Tidak mengherankan bahwa media – media anti Islam sekali lagi menyerang nilai-nilai Islam, dalam upaya yang jelas untuk menarik hati para pemirsa untuk semakin condong kepada agenda Islamophobia. Hal ini terlihat jelas dari pemberitaan disetiap media yang mengaitkan penusukan Wiranto dengan isu radikalisme dan terorisme.
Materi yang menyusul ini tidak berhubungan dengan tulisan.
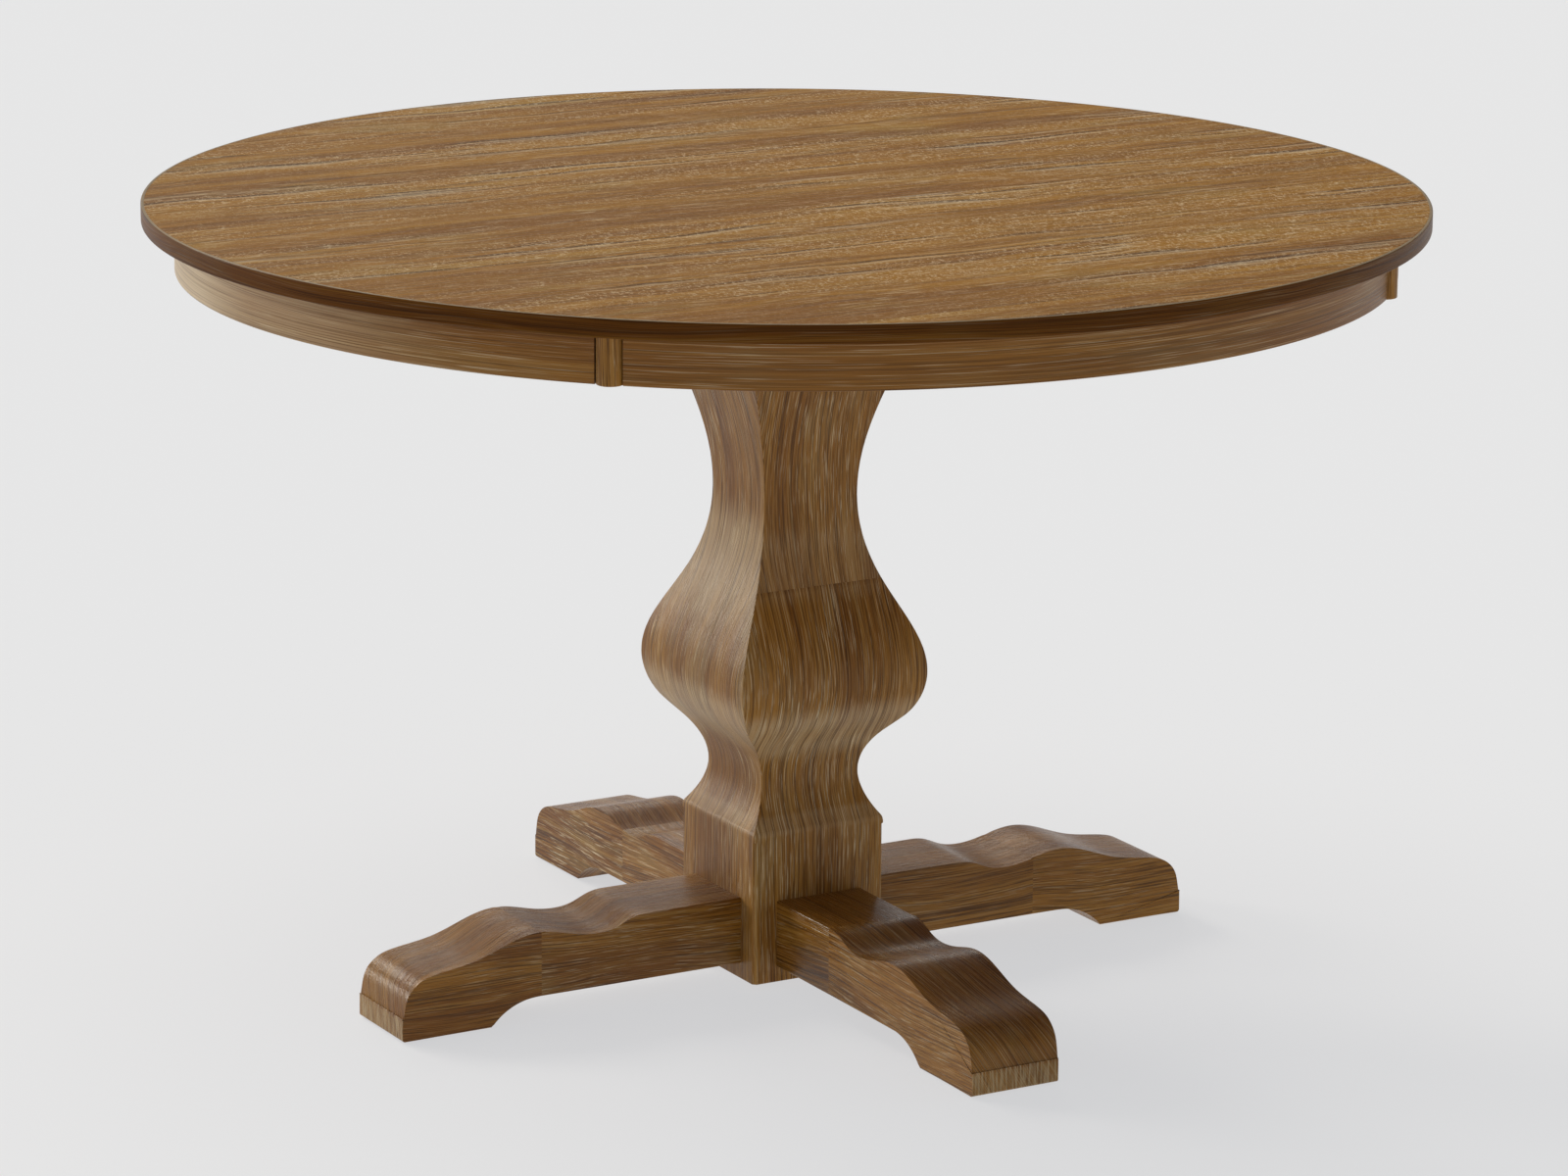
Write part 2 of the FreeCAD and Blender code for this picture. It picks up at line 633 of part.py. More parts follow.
def column_nodes():
    nodes = {}
    dowels = []
    lower = stave(COLUMN_FOOT_Z, COLUMN_JOINT_Z).cut(hanger_holes() + leg_dowels(FIT) + [stave_dowel(FIT)])
    upper = stave(COLUMN_JOINT_Z, PLATE_Z).cut(stave_dowel(FIT))
    for side, angle in SIDES.items():
        nodes["column_stave_lower_" + side] = turned(lower, angle)
        nodes["column_stave_upper_" + side] = turned(upper, angle)
        dowels.append(turned(stave_dowel(), angle))
    nuts, washers = tie_rod_hardware()
    nodes["column_dowels"] = Part.makeCompound(dowels)
    nodes["plinth_block"] = plinth_block()
    nodes["tie_rod"] = tie_rod()
    nodes["tie_rod_nuts"] = Part.makeCompound(nuts)
    nodes["tie_rod_washers"] = Part.makeCompound(washers)
    return nodes


def leg_nodes():
    nodes = {}
    groups = {name: [] for name in ("hanger_bolts", "hanger_nuts", "hanger_washers", "leg_dowels",
                                    "leg_splice_dowels", "glide_inserts")}
    nuts, washers = hanger_hardware()
    for side, angle in SIDES.items():
        inner, outer = leg_pieces(LEG_JOINT[side])
        nodes["leg_inner_" + side] = turned(inner, angle)
        nodes["leg_outer_" + side] = turned(outer, angle)
        nodes["glide_pad_" + side] = turned(glide_pad(), angle)
        nodes["glide_screw_" + side] = turned(glide_screw(), angle)
        groups["hanger_bolts"] += [turned(s, angle) for s in hanger_bolts()]
        groups["hanger_nuts"] += [turned(s, angle) for s in nuts]
        groups["hanger_washers"] += [turned(s, angle) for s in washers]
        groups["leg_dowels"] += [turned(s, angle) for s in leg_dowels()]
        groups["leg_splice_dowels"] += [turned(s, angle) for s in splice_dowels(LEG_JOINT[side])]
        groups["glide_inserts"].append(turned(glide_insert(), angle))
    for name, shapes in groups.items():
        nodes[name] = Part.makeCompound(shapes)
    return nodes


def main():
    os.makedirs("parts", exist_ok=True)
    nodes = {}
    for make in (top_nodes, apron_nodes, frame_nodes, column_nodes, leg_nodes):
        nodes.update(make())
    for name, shape in nodes.items():
        solids = shape.Solids
        if not shape.isValid() or not solids:
            raise ValueError(name + " is not a valid solid")
        part = solids[0] if len(solids) == 1 else Part.makeCompound(solids)
        part.exportStep("parts/" + name + ".step")
        print(name, len(solids), round(sum(s.Volume for s in solids)))
    print(len(nodes), "nodes")


main()
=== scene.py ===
import math
import bmesh
import bpy
from mathutils import Matrix, Vector
from mathutils.bvhtree import BVHTree


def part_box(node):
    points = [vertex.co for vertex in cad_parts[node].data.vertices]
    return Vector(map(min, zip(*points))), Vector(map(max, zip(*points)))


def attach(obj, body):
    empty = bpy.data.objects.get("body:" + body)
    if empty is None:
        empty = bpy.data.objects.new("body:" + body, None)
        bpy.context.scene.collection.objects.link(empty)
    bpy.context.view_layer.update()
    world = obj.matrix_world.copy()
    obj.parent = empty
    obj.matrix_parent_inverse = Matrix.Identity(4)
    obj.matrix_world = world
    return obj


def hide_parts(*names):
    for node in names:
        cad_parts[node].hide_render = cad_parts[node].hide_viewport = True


# Round pedestal table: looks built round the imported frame. Lengths are in metres.
MM = 0.001

# Sides of the table, as angles from +X. Pieces are drawn on the +X side and turned to their place.
SIDES = {"right": 0, "back": 90, "left": 180, "front": 270}
CORNERS = {"back_right": 45, "back_left": 135, "front_left": 225, "front_right": 315}

# Camera: its angle round the table, distance, height, downward tilt, roll and lens
CAMERA_AZIMUTH = -29.75
CAMERA_DISTANCE = 5.459
CAMERA_HEIGHT = 1.756
CAMERA_PITCH = 14.23
CAMERA_ROLL = 0.412
CAMERA_LENS = 136.94
CAMERA_CLIP = 200

# Made shapes
ROUND_STEPS = 720
RAIL_STEPS = 160
ARRIS_STEPS = 4
SHARP_ANGLE = math.radians(34)
VENEER_EASE = 0.2 * MM
LIP_ARRIS = 1.3 * MM
RAIL_ARRIS = 1.5 * MM
RAIL_GAP = 0.1 * MM
PLINTH_CHAMFER = 3.2 * MM
PLINTH_TOP = 152.5 * MM
# The chamfer's points as shares of its size: back from the face, and from the corner
CHAMFER_POINTS = ((0, 1), (0.06, 0.92), (0.25, 0.75), (0.4, 0.6), (0.5, 0.5))
# Where a stave's face has more points, as shares of the way to its arris
FACE_POINTS = (0.66, 0.33)
# A stave's inner edge stays this share of the way to the mitre
INNER_SHARE = 0.999
COLUMN_ARRIS = 1.4 * MM
PLINTH_ARRIS = 0.6 * COLUMN_ARRIS
COLUMN_STEP = 4 * MM
ROW_ROOM = 1.5 * MM
# Heights of more rows, in millimetres, where the column's outline turns quickly
TURN_HEIGHTS = (144, 147, 149.3, 150.4, 151.5, 152.5, 153.2, 154, 155, 156, 157, 158, 159, 160,
                637, 639, 641, 643, 644, 645, 646)
JOINT_GROOVE = 0.1 * MM
FOOT_CHAMFER = 0.8 * MM
LEG_ARRIS = 1.1 * MM
LEG_ARRIS_STEPS = 3

# How close two lengths are when they count as one: for a plane, a height and an upright edge
SAME_PLANE = 1e-5
SAME_HEIGHT = 1e-6
SAME_EDGE = 1e-7

# Rays that measure a stave start beyond it and pass beside its bolt and dowel holes
REACH = 2.0
STAVE_PROBE = 15 * MM
PROBE_INSET = 0.02 * MM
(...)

Akibat kejadian penusukan Wiranto, Jokowi menggajak masyarakat, seluruh rakyat Indonesia untuk bersama-sama memerangi radikalisme, memerangi terorisme yang ada di tanah air. “Kepada seluruh masyarakat, kami mengajak bersama-sama untuk memerangi radikalisme, memerangi terorisme yang ada di Tanah Air kita, hanya dengan upaya kita bersama-sama terorisme dan radikalisme akan bisa kita selesaikan dan kita berantas dari negara yang kita cintai. Pernyataan ini dikutip dari Monitor.co.id
Dipemberitaan lain pelaku diduga masih satu jaringan dengan tersangka terorisme yang berinisial NAS di Tambun, Bekasi. Rumah NAS yang digeledah itu terletak di Karang Satria, Tambun Utara, Bekasi. Densus 88 menemukan buku panduan jihad, Dabiq buku ISIS, buku al-Khilafah, hingga buku 'Tiada Khilafah Tanpa Tauhid dan Jihad'. Polisi menyebut NAS adalah bagian dari Khilafatul Muslimin. Detik.news
Kita tahu propaganda perang melawan radikalisme selama ini menyasar Islam dan umat Islam, apalagi menyandingkan radikalisme dan terorisme.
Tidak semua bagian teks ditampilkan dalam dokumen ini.